Zinanın cezası taşlanarak öldürülme.
Eğer bir adam başka birisinin karısıyla yatarken yakalanırsa, hem kadınla yatan adam, hem kadın, ikisi de öldürülecek, İsrail'den kötülüğü alacaksınız. (Yasa. 22 / 22)
İsrailoğulları'nda o çağda zinanın cezası taşlanarak öldürmeydi. Yasa. 22 / 23, 24: «Eğer bir adam kentte başka birine nişanlı bir kızla karşılaşır ve onunla yatarsa, ikisini de kentin kapısına götürecek ve taşlayarak öldüreceksiniz. Çünkü kız kentte olduğu halde yardım istemek için bağırmadı, adam da komşunun karısıyla ilişki kurdu. Aranızda ki kötülüğü ortadan kaldıracaksınız. »
İNCİL'DE "KADIN"
İncil'de “Kadın” konusu Erkeğin Egemenliği, Karı Koca İlişkileri, Zina ve Boşanma başlıkları altında toplanmıştır.
ERKEĞİN EGEMENLİĞİ
Kadınlar toplantılarda konuşmamalıdır.
Kadınlar toplantılarda sessiz kalsın. Konuşmalarına izin yoktur. Kutsal Yasa'nın belirttiği gibi, uysal olsunlar.(1.Korintliler 14/34)
Kadın toplantılarda öğrenmek istediklerini, ancak eve geldiklerinde kocasına sorabilir. 1.Korintliler 14 / 35 : «Öğrenmek istedikleri bir şey varsa, evde kocasına sorsunlar. Çünkü kadının toplantı sırasında konuşması ayıptır. »
Kadın erkeğe egemen olmasın.
Kadın sükunet ve tam bir uysallık içinde öğrensin. Kadının öğretmesine, erkeğe egemen olmasına izin vermiyorum. (1.Timoteos 2/11)
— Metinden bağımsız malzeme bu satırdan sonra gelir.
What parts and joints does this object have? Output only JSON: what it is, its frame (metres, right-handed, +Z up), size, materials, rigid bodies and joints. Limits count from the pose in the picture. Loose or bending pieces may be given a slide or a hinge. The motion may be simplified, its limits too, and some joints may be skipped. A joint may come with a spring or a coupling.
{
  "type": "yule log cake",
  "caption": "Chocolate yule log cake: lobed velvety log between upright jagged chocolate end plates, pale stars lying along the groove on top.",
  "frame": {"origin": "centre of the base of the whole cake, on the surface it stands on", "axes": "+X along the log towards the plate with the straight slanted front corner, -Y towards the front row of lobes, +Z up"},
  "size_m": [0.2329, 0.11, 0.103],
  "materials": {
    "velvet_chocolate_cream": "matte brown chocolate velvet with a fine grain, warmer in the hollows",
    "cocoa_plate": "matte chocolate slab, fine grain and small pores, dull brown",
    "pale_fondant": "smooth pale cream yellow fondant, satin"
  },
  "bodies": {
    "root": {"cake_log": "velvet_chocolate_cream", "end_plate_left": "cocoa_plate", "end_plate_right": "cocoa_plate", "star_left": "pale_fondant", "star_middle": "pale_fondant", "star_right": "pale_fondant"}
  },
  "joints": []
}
Kadın erkeğin altında ikinci derecededir. 1.Timoteos 2 / 13, 14 : « Çünkü önce Adem, sonra Havva yaratıldı. Aldatılan da Adem değildi, kadın aldatılıp suç işledi. Bu bakımdan yöneten, kadın değil erkek olmalıdır. » 1.Korintliler 11 / 9: «Erkek kadın için değil, kadın erkek için yaratıldı. »
Kocalarınıza bağımlı olun.
Ey kadınlar Rab'be bağımlı olduğunuz gibi, kocalarınıza bağımlı olun. (Efesliler 5 / 22)
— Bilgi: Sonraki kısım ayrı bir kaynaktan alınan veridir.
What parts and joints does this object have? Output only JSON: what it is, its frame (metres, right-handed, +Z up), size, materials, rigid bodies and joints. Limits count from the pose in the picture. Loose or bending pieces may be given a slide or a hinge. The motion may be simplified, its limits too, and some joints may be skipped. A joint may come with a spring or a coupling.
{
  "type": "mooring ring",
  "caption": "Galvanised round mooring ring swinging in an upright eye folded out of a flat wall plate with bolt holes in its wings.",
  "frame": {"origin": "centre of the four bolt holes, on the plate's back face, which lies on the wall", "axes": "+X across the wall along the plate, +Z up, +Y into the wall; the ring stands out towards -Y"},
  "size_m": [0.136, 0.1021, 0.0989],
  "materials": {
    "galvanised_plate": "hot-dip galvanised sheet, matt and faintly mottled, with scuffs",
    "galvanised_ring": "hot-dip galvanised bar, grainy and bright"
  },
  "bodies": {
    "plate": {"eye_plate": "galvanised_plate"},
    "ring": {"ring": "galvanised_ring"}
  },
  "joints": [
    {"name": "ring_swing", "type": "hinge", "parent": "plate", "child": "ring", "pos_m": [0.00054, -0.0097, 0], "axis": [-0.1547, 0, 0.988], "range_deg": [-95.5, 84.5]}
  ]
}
Tanrı'ya bağımlı olarak yasalarını, buyruklarını nasıl yerine getiriyorsak, kadın da kocasına bağımlı olarak isteklerini yerine getirmelidir. Efesliler 5 / 23,24: « Çünkü Mesih bedenin kurtarıcısı olarak kilisenin başı olduğu gibi, erkek de kadının başıdır. »
Kadın dua ederken başını örtsün.
Kadın başını açarsa, saçını kestirsin. Ama kadının saçı kestirmesi, ya da traş etmesi ayıpsa, başını örtsün.(1.Korintliler 11/6)
1.Korintliler 11 / 8,10,13: « Çünkü erkek kadından değil, kadın erkekten yaratıldı. Erkek kadın için değil, kadın erkek için yaratıldı. Bu nedenle ve melekler uğruna kadının başı üzerinde yetkisi olmalıdır...Siz kendiniz karar verin. Kadının açık başla Tanrı'ya dua etmesi uygun mu? »
Pavlus'un bu açıklamalarından sonra, Hıristiyanlıkta saçın bir telini bile göstermeyen baş örtülü rahibe kıyafetleri oluşmuş ve günümüze kadar gelmiştir. İslamiyette de örf ve adet gereği saçın bir kısmının açık kaldığı baş örtüsü kullanılmakla beraber, Kur'an'da tüm saç tellerinin görünmemesi gerektiğine ait hiçbir ayet bulunmamaktadır. Saçları tamamı ile kapatan bir baş örtüsü olan türban, Hıristiyanlıktan İslamiyete geçmiş bir örtünme tarzıdır.